Another difference between marketing personalization and individualization is their effect on different phases of the customer journey. Marketing personalization can be very effective at the awareness level because you can personalize experiences to unknown individuals. But individual communications like mobile app experiences or email campaigns are great for communicating with existing and known customers.

What is the difference between marketing personalization and customization?

Customization includes a larger set of activities than marketing personalization. The goal of both is better relevance and being able to meet your customers’ expectations, but customization also addresses how well the customer can participate in that experience. For example, the user experience (UX) design may be customized to a specific type of experience without being personalized.

What's the difference between marketing personalization and optimization?

Optimization is a broader umbrella than marketing personalization. It’s really about improving the experience — and sometimes, improving the experience is not based on an audience's preferences. It can just be asking, overall, what is a better experience?

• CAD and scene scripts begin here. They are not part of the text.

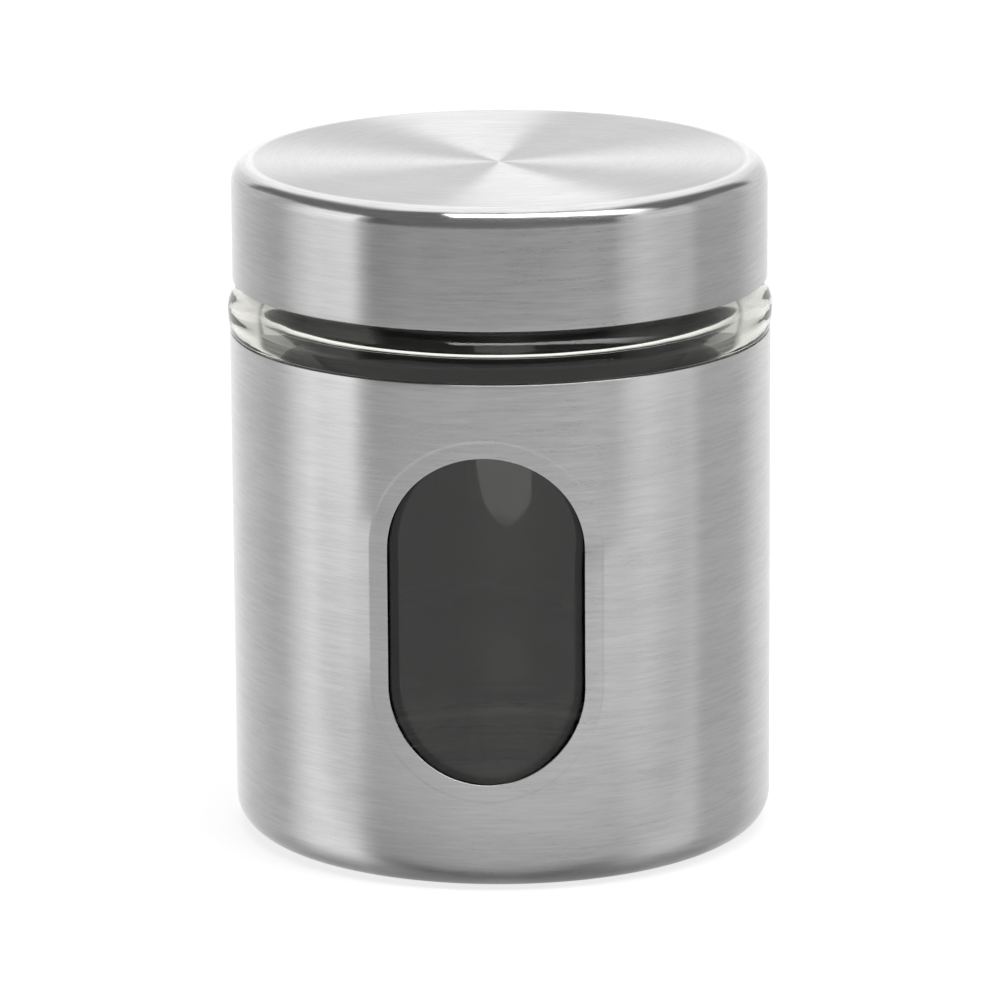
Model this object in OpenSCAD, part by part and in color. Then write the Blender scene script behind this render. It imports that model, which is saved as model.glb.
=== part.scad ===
// Kitchen canister: a glass jar in a brushed steel sleeve with an oval window, under a steel screw lid.
// Millimetres. The origin is the centre of the base, +Z is up, and the window faces -Y.

/* [Sleeve] */
// Outer diameter of the steel sleeve
sleeve_d = 102; // [96:0.5:110]
// Height of the steel sleeve
sleeve_h = 96.2; // [92:0.1:110]
// Thickness of the steel sheet in the sleeve and the lid
sheet_t = 0.5; // [0.4:0.05:0.6]
// Outer radius of the sleeve's lower corner
corner_r = 6; // [4:0.5:8]

/* [Window] */
// Width of the window, straight across
window_w = 36.4; // [28:0.1:42]
// Height of the window
window_h = 62; // [50:0.5:66]
// Height of the window's centre above the base
window_z = 51.5; // [46:0.5:54]
// Width of the pressed band round the window
band_w = 3.3; // [2:0.1:4.5]
// Depth of the pressed band
band_depth = 0.15; // [0.05:0.05:0.2]

/* [Jar] */
// Thickness of the glass wall
glass_t = 3.2; // [2.8:0.1:3.6]
// Thickness of the glass base
glass_base = 7.3; // [5:0.1:9]
// Height of the glass bead that shows between sleeve and lid
glass_gap = 9.8; // [9.6:0.1:11]

/* [Lid] */
// Height of the lid
lid_h = 22.5; // [21:0.1:26]
// How far the lid's side stands in from the sleeve's side
lid_inset = 0.6; // [0.4:0.1:1]
// Outer radius of the lid's top edge
lid_edge_r = 3.6; // [2.5:0.1:4.5]

/* [Thread] */
// Number of thread starts, and of lugs in the lid
thread_starts = 4; // [4:1:5]
// How far one full turn lifts the lid
thread_lead = 20; // [19:0.5:24]

/* [Hidden] */
$fn = 128;

// Clearance of a pressed-in piece, and the overlap that makes a clean cut or joint
snug = 0.1;
cut = 1;

// Sleeve: wall, and a floor stamped upwards so that it stands on a ring
sleeve_r = sleeve_d / 2;
recess_r = sleeve_r - 15;
recess_h = 1;
window_depth = 12;

// Dabs of adhesive on the standing ring, between the sleeve's floor and the jar
dab_count = 4;
dab_r = 3.6;
dab_t = 1.2;
dab_ring_r = (recess_r + sheet_t + sleeve_r - corner_r) / 2;

// Jar body, inside the sleeve
jar_gap = 0.3;
jar_r = sleeve_r - sheet_t - jar_gap;
jar_z = sheet_t + dab_t;
heel_r = 7;
cavity_r = jar_r - glass_t;
cavity_heel_r = 5;
punt_r = 33;
punt_h = 1;

// Bead: a small radius above its widest line, a large one below it
bead_r = sleeve_r + 0.35;
bead_z = sleeve_h + 4.2;
bead_lip = 0.2;
shoulder_r = 4.9;
flank_r = 16;
shoulder_z = bead_z + shoulder_r;

// Lid: the shell's walls and its turned-in lower lip
lid_z = sleeve_h + glass_gap;
lid_top = lid_z + lid_h;
lid_r = sleeve_r - lid_inset;
lip_w = 1.5;

// Lid insert: a plastic cup held between the shell's top and its lip
insert_r = lid_r - sheet_t - snug;
insert_z = lid_z + sheet_t + snug;
insert_top = lid_top - sheet_t - snug;
insert_wall = 1.9;
insert_plate = 1.8;
insert_bore = insert_r - insert_wall;
seal_top = insert_top - insert_plate;

// Jar neck and mouth, under the insert and the seal
seal_t = 1.6;
seal_w = 4;
neck_top = seal_top - seal_t;
neck_r = insert_bore - 2;
neck_wall = 3;
mouth_r = neck_r - neck_wall;
mouth_edge_r = 1.2;
cavity_top = shoulder_z - glass_t;
cavity_top_r = 4.5;

// Seal: bears on the jar's rim, and a rib in the insert stands inside it
seal_inner_r = mouth_r - 0.3;
rib_w = 1.4;
rib_h = 1.2;

// Thread: ridges on the neck and lugs in the insert, each a short tilted arc close to a true helix
ridge_span = 60;
ridge_z = neck_top - 7.5;
ridge_crest_r = neck_r + 1.5;
lug_span = 22;
lug_crest_r = neck_r + 0.3;
lug_turn = -12;
lug_play = 0.2;
lug_z = ridge_z + thread_lead * (lug_turn / 360 - 0.5 / thread_starts) + lug_play;
root_half = 1.3;
crest_half = 0.7;
root_depth = 0.4;

// A rounded end of a turned block: a strip and a disc at radius r, on one side of height z
module turned_edge(r, z, edge_r, side) {
    translate([0, side > 0 ? z : z - edge_r]) square([r - edge_r, edge_r]);
    translate([r - edge_r, z]) circle(edge_r);
}

// Half outline of a turned block from z0 to z1, with its lower and upper edges rounded
module turned_block(r, z0, z1, low_r, high_r) {
    translate([0, z0 + low_r]) square([r, z1 - z0 - low_r - high_r]);
    if (low_r > 0) turned_edge(r, z0 + low_r, low_r, -1);
    if (high_r > 0) turned_edge(r, z1 - high_r, high_r, 1);
}

// An upright prism with round ends that cuts the front wall
module front_oval(w, h) {
    translate([0, -sleeve_r + window_depth, window_z]) rotate([90, 0, 0])
        linear_extrude(window_depth + cut) {
            square([w, h - w], center = true);
            for (side = [-1, 1]) translate([0, side * (h - w) / 2]) circle(d = w);
        }
}

// A raised arc on a cylinder, rising to the left like a right-hand thread
module thread_arc(root_r, crest_r, span, turn, z) {
    tilt = atan(thread_lead / (PI * (root_r + crest_r)));
    translate([0, 0, z]) rotate([0, 0, turn]) rotate([tilt, 0, 0]) rotate([0, 0, -span / 2])
        rotate_extrude(angle = span)
            polygon([[root_r, -root_half], [crest_r, -crest_half], [crest_r, crest_half], [root_r, root_half]]);
}

// The same arc once for each thread start
module thread_arcs(root_r, crest_r, span, turn, z) {
    for (i = [0 : thread_starts - 1])
        thread_arc(root_r, crest_r, span, turn + i * 360 / thread_starts, z);
}

// Half outline of the bead: the small shoulder arc above, the large flank arc below
module bead_outline() {
    translate([0, bead_z]) square([bead_r - shoulder_r, shoulder_r]);
    intersection() {
        translate([bead_r - shoulder_r, bead_z]) circle(shoulder_r);
        translate([0, bead_z]) square([bead_r + cut, shoulder_r + cut]);
    }
    intersection() {
        translate([bead_r - flank_r, bead_z]) circle(flank_r);
        translate([0, sleeve_h + bead_lip]) square([bead_r + cut, bead_z - sleeve_h - bead_lip]);
    }
    translate([0, sleeve_h + bead_lip]) square([bead_r - flank_r, bead_z - sleeve_h - bead_lip]);
}

// Half outline of the neck, with the rim's outer and inner edges rounded
module neck_outline() {
    difference() {
        turned_block(neck_r, cavity_top, neck_top, 0, mouth_edge_r);
        translate([0, cavity_top - cut]) square([mouth_r, neck_top - cavity_top + 2 * cut]);
        translate([0, neck_top - mouth_edge_r]) square([mouth_r + mouth_edge_r, mouth_edge_r + cut]);
    }
    translate([mouth_r + mouth_edge_r, neck_top - mouth_edge_r]) circle(mouth_edge_r);
}

// Half outline of the hollow below the neck, and of the dished underside
module jar_hollows() {
    turned_block(cavity_r, jar_z + glass_base, cavity_top, cavity_heel_r, cavity_top_r);
    translate([0, cavity_top - cavity_top_r]) square([mouth_r, 2 * cavity_top_r]);
    polygon([[0, jar_z - cut], [punt_r, jar_z - cut], [punt_r, jar_z],
             [punt_r - 3 * punt_h, jar_z + punt_h], [0, jar_z + punt_h]]);
}

module glass_jar() {
    color([0.82, 0.9, 0.85, 0.45]) union() {
        rotate_extrude() {
            difference() {
                union() {
                    turned_block(jar_r, jar_z, bead_z, heel_r, 0);
                    bead_outline();
                }
                jar_hollows();
            }
            neck_outline();
        }
        thread_arcs(neck_r - root_depth, ridge_crest_r, ridge_span, 0, ridge_z);
    }
}

module steel_sleeve() {
    color("silver") difference() {
        rotate_extrude() difference() {
            union() {
                difference() {
                    turned_block(sleeve_r, 0, sleeve_h, corner_r, 0);
                    turned_block(sleeve_r - sheet_t, sheet_t, sleeve_h + cut, corner_r - sheet_t, 0);
                }
                square([recess_r + sheet_t, recess_h + sheet_t]);
            }
            translate([0, -cut]) square([recess_r, recess_h + cut]);
        }
        front_oval(window_w, window_h);
        intersection() {
            front_oval(window_w + 2 * band_w, window_h + 2 * band_w);
            rotate_extrude() translate([sleeve_r - band_depth, 0]) square([cut, sleeve_h]);
        }
    }
}

module base_adhesive() {
    color("ivory") for (i = [0 : dab_count - 1])
        rotate([0, 0, (i + 0.5) * 360 / dab_count]) translate([dab_ring_r, 0, sheet_t])
            cylinder(r = dab_r, h = dab_t);
}

module lid_shell() {
    color("gainsboro") rotate_extrude() {
        difference() {
            turned_block(lid_r, lid_z, lid_top, 0, lid_edge_r);
            turned_block(lid_r - sheet_t, lid_z - cut, lid_top - sheet_t, 0, lid_edge_r - sheet_t);
        }
        translate([lid_r - lip_w, lid_z]) square([lip_w, sheet_t]);
    }
}

module lid_insert() {
    color("dimgray") union() {
        rotate_extrude() {
            difference() {
                turned_block(insert_r, insert_z, insert_top, 0, lid_edge_r - sheet_t);
                translate([0, insert_z - cut]) square([insert_bore, seal_top - insert_z + cut]);
            }
            translate([seal_inner_r - rib_w - snug, seal_top - rib_h])
                square([rib_w, rib_h + insert_plate / 2]);
        }
        thread_arcs(insert_bore + root_depth, lug_crest_r, lug_span, lug_turn, lug_z);
    }
}

module lid_seal() {
    color("gainsboro") rotate_extrude() translate([seal_inner_r, neck_top]) square([seal_w, seal_t]);
}

glass_jar();
steel_sleeve();
base_adhesive();
lid_shell();
lid_insert();
lid_seal();
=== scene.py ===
"""Looks for the steel-sleeved glass canister: brushed steel, clear glass, plastic liner and seal.

Every piece is a body of revolution about the canister's upright axis, so its outline is given as
(radius, height) points in metres, with arcs where the real piece is round.
"""

import math

import bmesh
import bpy
import numpy as np
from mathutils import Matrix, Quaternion, Vector


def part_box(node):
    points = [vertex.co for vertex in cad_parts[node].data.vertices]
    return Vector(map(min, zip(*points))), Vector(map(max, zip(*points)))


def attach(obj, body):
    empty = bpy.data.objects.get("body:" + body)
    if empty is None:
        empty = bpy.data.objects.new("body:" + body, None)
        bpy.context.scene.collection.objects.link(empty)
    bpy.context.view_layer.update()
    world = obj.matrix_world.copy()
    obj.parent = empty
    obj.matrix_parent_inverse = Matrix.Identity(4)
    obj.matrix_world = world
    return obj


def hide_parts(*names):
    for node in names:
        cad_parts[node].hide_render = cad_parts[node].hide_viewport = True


MM = 0.001
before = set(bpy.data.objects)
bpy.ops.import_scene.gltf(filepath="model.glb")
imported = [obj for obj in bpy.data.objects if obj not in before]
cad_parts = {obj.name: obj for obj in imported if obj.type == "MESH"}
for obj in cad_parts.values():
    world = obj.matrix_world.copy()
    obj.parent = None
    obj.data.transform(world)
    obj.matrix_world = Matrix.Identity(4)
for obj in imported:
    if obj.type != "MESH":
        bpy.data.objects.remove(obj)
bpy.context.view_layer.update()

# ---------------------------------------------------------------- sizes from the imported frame
sleeve_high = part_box("steel_sleeve")[1]
jar_low, jar_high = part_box("glass_jar")
shell_low, shell_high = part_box("lid_shell")
insert_low, insert_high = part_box("lid_insert")
seal_low, seal_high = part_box("lid_seal")
dab_low, dab_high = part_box("base_adhesive")

SLEEVE_R = sleeve_high.x
SLEEVE_TOP = sleeve_high.z
BEAD_R = jar_high.x
JAR_Z = jar_low.z
NECK_TOP = jar_high.z
LID_R = shell_high.x
LID_Z = shell_low.z
LID_TOP = shell_high.z
INSERT_R = insert_high.x
SEAL_R = seal_high.x

# ---------------------------------------------------------------- sizes that the design fixes
SHEET = 0.5 * MM
CORNER_R = 6 * MM
RECESS_R = SLEEVE_R - 15 * MM
RECESS_H = 1 * MM

WINDOW_HALF_W = 18.2 * MM
WINDOW_HALF_H = 31 * MM
WINDOW_Z = 51.5 * MM
BAND_W = 3.3 * MM

JAR_R = SLEEVE_R - SHEET - 0.3 * MM
CAVITY_R = JAR_R - 3.2 * MM
FLOOR_Z = JAR_Z + 7.3 * MM
BEAD_Z = SLEEVE_TOP + 4.2 * MM
SHOULDER_R = 4.9 * MM
FLANK_R = 16 * MM
SHOULDER_Z = BEAD_Z + SHOULDER_R
NECK_R = INSERT_R - 3.9 * MM
MOUTH_R = NECK_R - 3 * MM
THROAT_Z = 103 * MM
THROAT_R = 5 * MM
WAIST_R = 13 * MM
RIDGE_Z = NECK_TOP - 7.5 * MM
RIDGE_H = 1.5 * MM
THREAD_LEAD = 20 * MM
THREAD_TOP = 0.6 * MM
THREAD_ROOT = 1.3 * MM
STARTS = 4

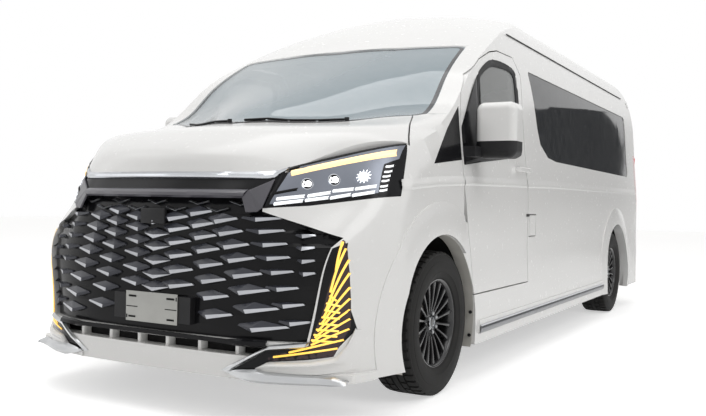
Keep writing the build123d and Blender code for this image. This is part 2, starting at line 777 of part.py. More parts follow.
# Steering wheel and its column
wheel_centre = (cab_seat_x, front_axle + 590.0, 1165.0)
column_tilt = 52.0
steering_radius = 195.0
steering_rim = 16.0
steering_plane = Plane(origin=wheel_centre, x_dir=(1, 0, 0),
                       z_dir=(0, math.cos(math.radians(column_tilt)), math.sin(math.radians(column_tilt))))
with BuildPart() as steering_wheel:
    with BuildSketch(steering_plane * Plane.XZ) as ring:
        with Locations((steering_radius - steering_rim, 0)):
            Circle(steering_rim)
    revolve(axis=Axis(steering_plane.origin, steering_plane.z_dir))
    with BuildSketch(steering_plane.offset(-30)):
        Circle(60)
    extrude(amount=36)
    for turn in (-20, 90, 200):
        angle = math.radians(turn)
        with BuildSketch(steering_plane.offset(-12)):
            with Locations(Location((0.5 * steering_radius * math.cos(angle), -0.5 * steering_radius * math.sin(angle)), -turn)):
                Rectangle(steering_radius - 30, 34)
        extrude(amount=16)
save(steering_wheel.part, "steering_wheel")
column_radius = 32.0
column_length = 180.0



# Dashboard
dash_half = half - wall - 40
dash_outline = [
    (bulkhead_y + fit, 880), (bulkhead_y + fit, 1250), (430, 1235), (540, 1150), (520, 1010), (400, 900),
]
with BuildPart() as dashboard:
    add(side_prism(dash_outline, -dash_half, dash_half, round_off=20))
    with BuildSketch(steering_plane.offset(-30 - fit)):
        Circle(column_radius)
    extrude(amount=-column_length)
save(dashboard.part, "dashboard")


# Wheels
def ring(x, y, radius, bore=0.0):
    """A disc or ring about a wheel's axis, y behind the front axle."""
    with BuildPart() as made:
        with BuildSketch(Plane.YZ.offset(min(x))):
            with Locations((front_axle + y, tyre_radius)):
                Circle(radius)
                if bore:
                    Circle(bore, mode=Mode.SUBTRACT)
        extrude(amount=abs(x[1] - x[0]))
    return made.part


def tyre(centre_x, y):
    """A tyre about its wheel's axis."""
    side = tyre_width / 2
    with BuildPart() as made:
        with BuildSketch(Plane.XY.offset(tyre_radius)):
            with Locations((centre_x, front_axle + y)):
                Polygon((-side + 25, rim_flange), (-side, (rim_flange + tyre_radius) / 2),
                        (-side + 22, tyre_radius - 12), (-side + 50, tyre_radius),
                        (side - 50, tyre_radius), (side - 22, tyre_radius - 12),
                        (side, (rim_flange + tyre_radius) / 2), (side - 25, rim_flange), align=None)
        revolve(axis=Axis((centre_x, front_axle + y, tyre_radius), (1, 0, 0)))
    return made.part


def rim(centre_x, y, sign):
    """A spoked rim with its hub and brake disc, its face towards sign."""
    face = centre_x + sign * rim_width / 2
    back = centre_x - sign * rim_width / 2
    spoke_face = face - sign * spoke_inset
    spoke_back = spoke_face - sign * spoke_depth
    with BuildPart() as made:
        add(ring((face, back), y, rim_flange - fit, rim_flange - barrel))
        add(ring((spoke_face, centre_x - sign * disc_offset), y, hub_radius))
        with BuildSketch(Plane.YZ.offset(min(spoke_face, spoke_back))):
            with Locations((front_axle + y, tyre_radius)):
                with PolarLocations((hub_radius + rim_flange - barrel) / 2, spoke_count):
                    Rectangle(rim_flange - barrel - hub_radius + 12, spoke_width)
        extrude(amount=spoke_depth)
        add(ring((centre_x - sign * disc_offset, centre_x - sign * (disc_offset + disc_thickness)), y,
                 disc_radius))
        add(ring((back, spoke_back), y, stub_radius + fit), mode=Mode.SUBTRACT)
    return made.part


for side, sign in sides.items():
    for place, y in (("front", 0.0), ("rear", rear_y)):
        save(tyre(sign * wheel_x, y), f"tyre_{place}_{side}")
        save(rim(sign * wheel_x, y, sign), f"rim_{place}_{side}")

# Knuckles, which turn about a leaning axis, and the arms and struts that hold them
stub_end = wheel_x + rim_width / 2 - spoke_inset - spoke_depth - stub_gap
lean = math.tan(math.radians(steer_lean))
axis_direction = Vector(-lean, 0, 1).normalized()
lower_ball = (steer_x + knuckle_drop * lean, tyre_radius - knuckle_drop)
with BuildPart() as left_knuckle:
    add(ring((steer_x - 10, stub_end), 0, stub_radius))
    add(ring((steer_x - 10, steer_x + 18), 0, carrier_radius))
    with BuildSketch(Plane(origin=(lower_ball[0], front_axle, lower_ball[1]), z_dir=axis_direction)):
        Circle(upright_radius)
    extrude(amount=2 * knuckle_drop + 20)
    add(block((steer_x - 60, steer_x - 35), (0, 150), (tyre_radius - 30, tyre_radius - 10)))
    add(block((steer_x - 60, steer_x), (-20, 30), (tyre_radius - 40, tyre_radius)))
strut_start = axis_direction * (2 * knuckle_drop + 20 + fit)
knuckle_foot = Vector(lower_ball[0], front_axle, lower_ball[1])
strut_origin = knuckle_foot + strut_start
with BuildPart() as left_arm:
    with BuildSketch(Plane(origin=strut_origin, z_dir=axis_direction)):
        Circle(strut_radius)
    extrude(amount=front_lining_radius)
    add(drum((0, width), lining_centre, tyre_radius, front_lining_radius - fit), mode=Mode.INTERSECT)
    arm_levels = (lower_ball[1] - 30, lower_ball[1] - 14)
    add(block((rail_spacing / 2 - 20, lower_ball[0] - 90), (-45, 45), arm_levels))
    add(block((lower_ball[0] - 90, lower_ball[0] + 8), (-12, 12), arm_levels))
    with BuildSketch(Plane(origin=knuckle_foot - axis_direction * 20, z_dir=axis_direction)):
        Circle(ball_radius)
    extrude(amount=20 - fit)
with BuildPart() as front_suspension:
    add(left_arm.part)
    add(mirrored(left_arm.part))
    add(block((-rail_spacing / 2 - 35, rail_spacing / 2 + 35), (-60, 60),
              (lower_ball[1] - 30, lower_ball[1] + 50)))
    for sign in sides.values():
        centre = sign * rail_spacing / 2
        add(block((centre - 30, centre + 30), (-60, 60), (lower_ball[1] + 50, rail_top - rail_height)))
save(front_suspension.part, "front_suspension")
save_pair(left_knuckle.part, "knuckle")

# Rear axle, its springs, the propeller shaft, exhaust and fuel tank
with BuildPart() as rear_axle_beam:
    add(ring((-wheel_x + disc_offset + disc_thickness + brake_gap,
              wheel_x - disc_offset - disc_thickness - brake_gap), rear_y, axle_tube_radius))
    add(ring((-stub_end, stub_end), rear_y, stub_radius))
    add(ring((-110, 110), rear_y, 125))
save(rear_axle_beam.part, "rear_axle")
spring_x = rail_spacing / 2 + rail_width / 2 + 60
spring_low = tyre_radius - axle_tube_radius
spring_end = rail_top - rail_height - 60
spring_half = 640.0
spring_leaf = 26.0
with BuildPart() as leaf_springs:
    for sign in sides.values():
        with BuildSketch(Plane.YZ.offset(sign * spring_x - 30)):
            with BuildLine():
                ThreePointArc((rear_axle - spring_half, spring_end), (rear_axle, spring_low),
                              (rear_axle + spring_half, spring_end))
                Line((rear_axle + spring_half, spring_end), (rear_axle + spring_half, spring_end - spring_leaf))
                ThreePointArc((rear_axle + spring_half, spring_end - spring_leaf),
                              (rear_axle, spring_low - spring_leaf),
                              (rear_axle - spring_half, spring_end - spring_leaf))
                Line((rear_axle - spring_half, spring_end - spring_leaf), (rear_axle - spring_half, spring_end))
            make_face()
        extrude(amount=60)
        outside = sign * (spring_x + 30)
        inside = sign * (rail_spacing / 2 + rail_width / 2 + fit)
        for end in (rear_y - spring_half, rear_y + spring_half - 50):
            add(block((min(outside, inside), max(outside, inside)), (end, end + 50),
                      (spring_end - spring_leaf, rail_top - 30)))
save(leaf_springs.part, "leaf_springs")
with BuildPart() as propshaft:
    shaft_start = front_axle + 560 + fit
    shaft_end = rear_axle - 125 - fit
    with BuildSketch(Plane.XZ.offset(-shaft_start)):
        with Locations((0, tyre_radius + 20)):
            Circle(propshaft_radius)
    extrude(amount=-(shaft_end - shaft_start))
save(propshaft.part, "propshaft")
exhaust_x = -220.0
exhaust_z = rail_top - rail_height - exhaust_radius - fit
with BuildPart() as exhaust:
    with BuildLine() as run:
        FilletPolyline((exhaust_x, front_axle + 500, exhaust_z), (exhaust_x, rear_axle - 700, exhaust_z),
                       (-half + 120, rear_axle - 700, exhaust_z - 90), radius=120)
    with BuildSketch(Plane(origin=(exhaust_x, front_axle + 500, exhaust_z), z_dir=(0, 1, 0))):
        Circle(exhaust_radius)
    sweep(path=run.wires()[0])
    with BuildSketch(Plane.XZ.offset(-(front_axle + 1650))) as can:
        with Locations((exhaust_x, exhaust_z - 20)):
            Ellipse(120, 75)
    extrude(amount=-600)
save(exhaust.part, "exhaust")
with BuildPart() as fuel_tank:
    add(block((rail_spacing / 2 + rail_width / 2 + fit, 830), (1450, 2350), (270, rail_top - fit)))
    fillet(fuel_tank.edges().filter_by(Axis.Y), radius=40)
save(fuel_tank.part, "fuel_tank")

# Cowl between the bonnet and the screen, and the blank plate holder on the nose
cowl = panel(shell, block((-cowl_half, cowl_half), (-600, 100), (1200, fender_top)), [bonnet_hole, windscreen_hole])
save(cowl, "cowl")
with BuildPart() as plate_holder:
    add(block((-holder_half, holder_half), (nose_y, nose_y + 60), holder_heights))
    add(envelope(grille_depth - fit, grille_depth - fit), mode=Mode.SUBTRACT)
    with BuildSketch(Plane.XZ.offset(-nose)):
        with Locations((0, plate_height)):
            with GridLocations(plate_bolt_spacing, 0, 2, 1):
                Circle(plate_bolt_hole / 2)
    extrude(amount=-60, mode=Mode.SUBTRACT)
save(plate_holder.part, "plate_holder")
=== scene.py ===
# Dresses a high-roof passenger van: paint, glass, lamps, trim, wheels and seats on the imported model.
# Metres, except where a name or a comment says millimetres. +X is the van's left, +Y its rear, +Z up,
# and the ground is at z = 0.
import json
import math

import bmesh
import bpy
from mathutils import Matrix, Vector
from mathutils.bvhtree import BVHTree


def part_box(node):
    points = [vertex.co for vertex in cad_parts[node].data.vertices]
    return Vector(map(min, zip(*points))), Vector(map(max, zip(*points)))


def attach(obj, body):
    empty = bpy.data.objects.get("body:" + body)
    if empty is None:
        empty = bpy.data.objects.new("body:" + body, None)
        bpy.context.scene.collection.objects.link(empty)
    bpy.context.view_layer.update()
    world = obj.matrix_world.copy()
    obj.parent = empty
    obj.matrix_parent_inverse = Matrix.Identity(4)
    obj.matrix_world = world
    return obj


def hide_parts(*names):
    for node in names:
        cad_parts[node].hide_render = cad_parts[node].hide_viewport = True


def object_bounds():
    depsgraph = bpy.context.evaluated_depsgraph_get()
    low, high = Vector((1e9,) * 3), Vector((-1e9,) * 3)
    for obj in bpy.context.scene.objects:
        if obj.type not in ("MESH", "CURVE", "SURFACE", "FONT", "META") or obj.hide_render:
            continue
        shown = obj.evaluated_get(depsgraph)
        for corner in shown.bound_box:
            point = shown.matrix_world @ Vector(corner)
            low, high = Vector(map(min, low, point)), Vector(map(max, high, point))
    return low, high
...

The importance of optimization is ensuring you're putting your money where it's going to give you the best return or time and cost savings, like reducing the number of calls you get at the call center. You can accomplish this by making it easier for someone to find the information they need when they search for it online.

Optimization, which also includes testing, is integral to marketing personalization. Whether you're using an algorithm or you're testing to refine an experience, testing and personalization are both a part of that overall optimization umbrella.